Thomas Hosmer Shepherd

Thomas Hosmer Shepherd

1793 - 1864

The topographical draughtsman Thomas Hosmer Shepherd was born in 1793. He often collaborated with his older brother George Sidney Shepherd (1784–1862), for example in a series of street views for Ackermann’s Repository of the Arts (1809). Shepherd was best-known for his depictions of modern, fashionable cities, although he was equally at home with natural landscapes as evidenced by his illustrations to Thomas Rose’s 'Westmorland' (1832) and William Gray Fearnside’s 'Views of the Rhine' (1832).

Shepherd’s real break came in 1826 when Jones & Co. commissioned a series of views of London’s newest buildings, streets, and squares for engraving in Metropolitan Improvements (1827), with a text by the architect James Elmes. The success of the book spawned successors: 'Modern Athens' (1828), a similar volume on Edinburgh, and another called 'Bath and Bristol … Displayed' (1829). Between 1826 and 1831 Shepherd is supposed to have produced designs for some 450 plates.
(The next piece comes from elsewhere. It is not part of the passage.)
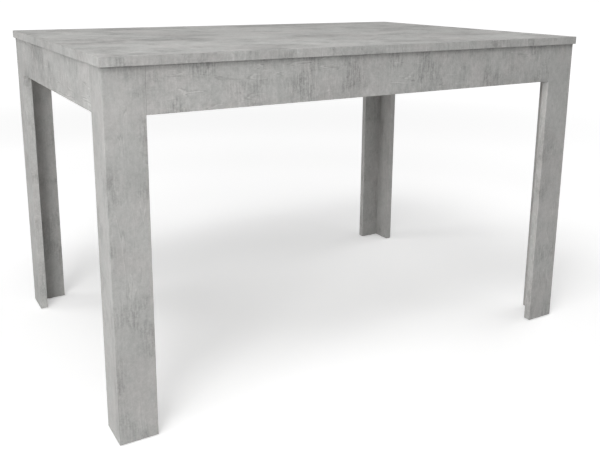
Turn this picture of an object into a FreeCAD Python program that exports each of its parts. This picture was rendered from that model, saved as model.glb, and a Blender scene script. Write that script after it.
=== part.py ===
"""Extendable dining table in concrete-look laminated board.

The frame is in millimetres with +Z up. The origin is on the floor, under the middle of the top.
+X runs along the table and +Y across it; -Y is the front.

Fixed frame: a one-piece top, four L-shaped legs of two boards each, a front and a back apron, two inner
rails, corner blocks, four guide channels, and two slats that carry the stored leaves.
Pull-outs: each end apron is bolted to two steel bars that run in the guide channels.
Leaves: two loose boards lie lengthwise on the slats. In use, each lies across two pulled-out bars.
"""
import FreeCAD
import Part
import os
from FreeCAD import Rotation, Vector

# ---- driving dimensions -------------------------------------------------------------------------
TOP_LENGTH = 1200.0
TOP_WIDTH = 800.0
TABLE_HEIGHT = 750.0
BOARD = 18.0              # thickness of every laminated board
OVERHANG = 5.0            # top past the legs and aprons, all round
APRON_HEIGHT = 90.0
END_GAP = 2.0             # space between the top and what moves with the ends, for the leaves' tongues
LEG_WIDTH = 78.0          # outer width of an L-shaped leg, on both sides
PULLOUT_TRAVEL = 400.0    # how far each end comes out, which is also a leaf's width
EDGE_BAND = 1.0           # thickness of the edge bands on the top and the leaves
EDGE_ROUND = 0.4          # softening of the boards' edges
GLIDE_HEIGHT = 2.0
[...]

Many of these designs were reworked for similar projects later in Shepherd’s career, such as Charles Frederick Partington’s 'Natural History and Views of London' (1835) and Charles Knight’s 'London' (1841–4).

Alongside his prolific artistic practice, Shepherd worked as a drawing master, for he was perennially poor. For this reason Shepherd’s relationship with the collector Frederick Crace was crucial for his career. Between 1809 and 1859 Crace consistently commissioned Shepherd to make watercolours of specific London sites, and the renown of Crace’s collection of London views (now in the British Museum) in turn led to further commissions for Shepherd (often for further versions of the same view). Fittingly, Shepherd’s last dated drawing comes from five weeks before Crace’s death in 1859 – Shepherd’s death followed five years later in 1864.